Write out the listing beneath this instruction in its entirety, exactly as it reads.

§ Source excerpt:
%%

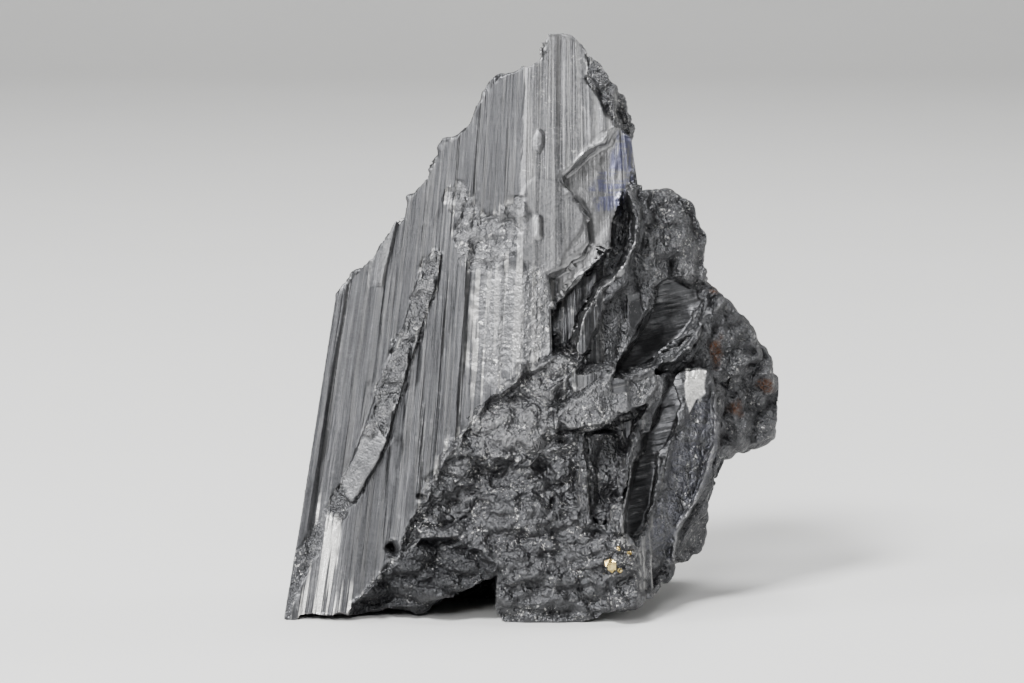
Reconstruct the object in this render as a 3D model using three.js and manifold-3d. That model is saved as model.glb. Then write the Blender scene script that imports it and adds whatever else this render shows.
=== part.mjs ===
// Andorite crystal: one rough, dark steel-grey metallic crystal, about 30 mm tall.
// A tapering prism with striated faces fills the left and top. Its right side is broken
// into curved ledges, blade ridges and hollows, with smaller crystals grown on behind.
//
// Frame while modelling: X to the right, Y into the specimen, Z up along the front, in millimetres.
// At the end the crystal is laid back by REST_LEAN, its feet are cut flat where it stands,
// and the origin is put at the bottom centre of its box.
import * as THREE from 'three';
import { ConvexGeometry } from 'three/addons/geometries/ConvexGeometry.js';
import { mergeVertices } from 'three/addons/utils/BufferGeometryUtils.js';
import Module from 'manifold-3d';

const wasm = await Module();
wasm.setup();

// ---------- Driving dimensions ----------

const PRISM_HEIGHT = 31; // length of the prism before its top is broken off
const APEX = new THREE.Vector3(1.5, 9.4, 89); // point that the prism's edges converge on
const REST_LEAN = THREE.MathUtils.degToRad(8); // how far it leans back as it stands
const FLOOR_RISE = Math.tan(REST_LEAN); // rise of the surface it stands on, per millimetre of depth
const FOOT_LEVEL = -0.15; // height of that surface below the front; the feet are cut flat on it
const FRONT_CLEARANCE = 8; // how far a front cutter reaches out of the specimen
const WELD = 1e-6; // corners closer than this are the same corner

// ---------- Noise ----------

// A repeatable number from 0 to 1 for three whole numbers.
function latticeValue(i, j, k) {
  const s = Math.sin(i * 127.1 + j * 311.7 + k * 74.7) * 43758.5453;
  return s - Math.floor(s);
}

// Smooth noise from -1 to 1, one bump per unit of length.
function noise(x, y, z) {
  const [i, j, k] = [x, y, z].map(Math.floor);
  const [u, v, w] = [x - i, y - j, z - k].map((t) => t * t * (3 - 2 * t));
  const mix = THREE.MathUtils.lerp;
  const row = (b, c) => mix(latticeValue(i, j + b, k + c), latticeValue(i + 1, j + b, k + c), u);
  return 2 * mix(mix(row(0, 0), row(1, 0), v), mix(row(0, 1), row(1, 1), v), w) - 1;
}

// ---------- Solids ----------

// A geometry with each corner stored once.
function welded(geometry) {
  const bare = geometry.clone();
  bare.deleteAttribute('normal');
  bare.deleteAttribute('uv');
  return mergeVertices(bare, WELD);
}

// A closed three.js geometry as a manifold-3d solid.
function solidOf(geometry) {
  const merged = welded(geometry);
  return new wasm.Manifold(
    new wasm.Mesh({
      numProp: 3,
      vertProperties: new Float32Array(merged.attributes.position.array),
      triVerts: new Uint32Array(merged.index.array),
    }),
  );
}

// A manifold-3d solid as a three.js geometry.
function geometryOf(solid) {
  const mesh = solid.getMesh();
  const geometry = new THREE.BufferGeometry();
  geometry.setAttribute('position', new THREE.BufferAttribute(mesh.vertProperties, 3));
  geometry.setIndex(new THREE.BufferAttribute(mesh.triVerts, 1));
  return geometry;
}

// Moves every vertex of a geometry: change(point) edits the point in place.
function reshape(geometry, change) {
  const positions = geometry.attributes.position;
  const point = new THREE.Vector3();
  for (let i = 0; i < positions.count; i += 1) {
    point.fromBufferAttribute(positions, i);
    change(point);
    positions.setXYZ(i, point.x, point.y, point.z);
  }
  return geometry;
}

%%

§ Completed task:
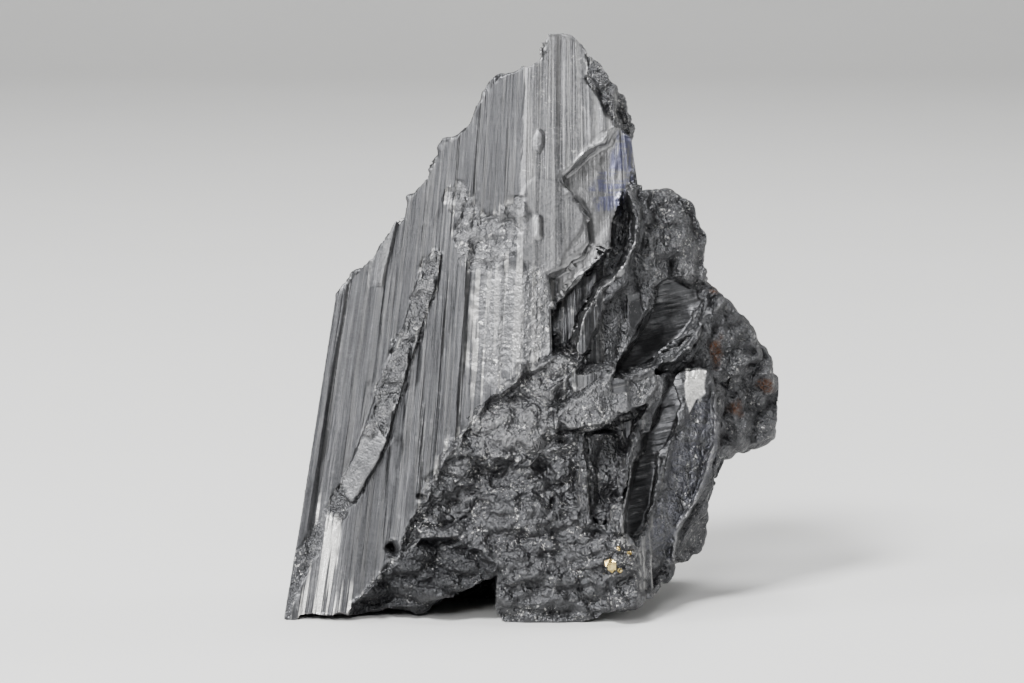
Reconstruct the object in this render as a 3D model using three.js and manifold-3d. That model is saved as model.glb. Then write the Blender scene script that imports it and adds whatever else this render shows.
=== part.mjs ===
// Andorite crystal: one rough, dark steel-grey metallic crystal, about 30 mm tall.
// A tapering prism with striated faces fills the left and top. Its right side is broken
// into curved ledges, blade ridges and hollows, with smaller crystals grown on behind.
//
// Frame while modelling: X to the right, Y into the specimen, Z up along the front, in millimetres.
// At the end the crystal is laid back by REST_LEAN, its feet are cut flat where it stands,
// and the origin is put at the bottom centre of its box.
import * as THREE from 'three';
import { ConvexGeometry } from 'three/addons/geometries/ConvexGeometry.js';
import { mergeVertices } from 'three/addons/utils/BufferGeometryUtils.js';
import Module from 'manifold-3d';

const wasm = await Module();
wasm.setup();

// ---------- Driving dimensions ----------

const PRISM_HEIGHT = 31; // length of the prism before its top is broken off
const APEX = new THREE.Vector3(1.5, 9.4, 89); // point that the prism's edges converge on
const REST_LEAN = THREE.MathUtils.degToRad(8); // how far it leans back as it stands
const FLOOR_RISE = Math.tan(REST_LEAN); // rise of the surface it stands on, per millimetre of depth
const FOOT_LEVEL = -0.15; // height of that surface below the front; the feet are cut flat on it
const FRONT_CLEARANCE = 8; // how far a front cutter reaches out of the specimen
const WELD = 1e-6; // corners closer than this are the same corner

// ---------- Noise ----------

// A repeatable number from 0 to 1 for three whole numbers.
function latticeValue(i, j, k) {
  const s = Math.sin(i * 127.1 + j * 311.7 + k * 74.7) * 43758.5453;
  return s - Math.floor(s);
}

// Smooth noise from -1 to 1, one bump per unit of length.
function noise(x, y, z) {
  const [i, j, k] = [x, y, z].map(Math.floor);
  const [u, v, w] = [x - i, y - j, z - k].map((t) => t * t * (3 - 2 * t));
  const mix = THREE.MathUtils.lerp;
  const row = (b, c) => mix(latticeValue(i, j + b, k + c), latticeValue(i + 1, j + b, k + c), u);
  return 2 * mix(mix(row(0, 0), row(1, 0), v), mix(row(0, 1), row(1, 1), v), w) - 1;
}

// ---------- Solids ----------

// A geometry with each corner stored once.
function welded(geometry) {
  const bare = geometry.clone();
  bare.deleteAttribute('normal');
  bare.deleteAttribute('uv');
  return mergeVertices(bare, WELD);
}

// A closed three.js geometry as a manifold-3d solid.
function solidOf(geometry) {
  const merged = welded(geometry);
  return new wasm.Manifold(
    new wasm.Mesh({
      numProp: 3,
      vertProperties: new Float32Array(merged.attributes.position.array),
      triVerts: new Uint32Array(merged.index.array),
    }),
  );
}

// A manifold-3d solid as a three.js geometry.
function geometryOf(solid) {
  const mesh = solid.getMesh();
  const geometry = new THREE.BufferGeometry();
  geometry.setAttribute('position', new THREE.BufferAttribute(mesh.vertProperties, 3));
  geometry.setIndex(new THREE.BufferAttribute(mesh.triVerts, 1));
  return geometry;
}

// Moves every vertex of a geometry: change(point) edits the point in place.
function reshape(geometry, change) {
  const positions = geometry.attributes.position;
  const point = new THREE.Vector3();
  for (let i = 0; i < positions.count; i += 1) {
    point.fromBufferAttribute(positions, i);
    change(point);
    positions.setXYZ(i, point.x, point.y, point.z);
  }
  return geometry;
}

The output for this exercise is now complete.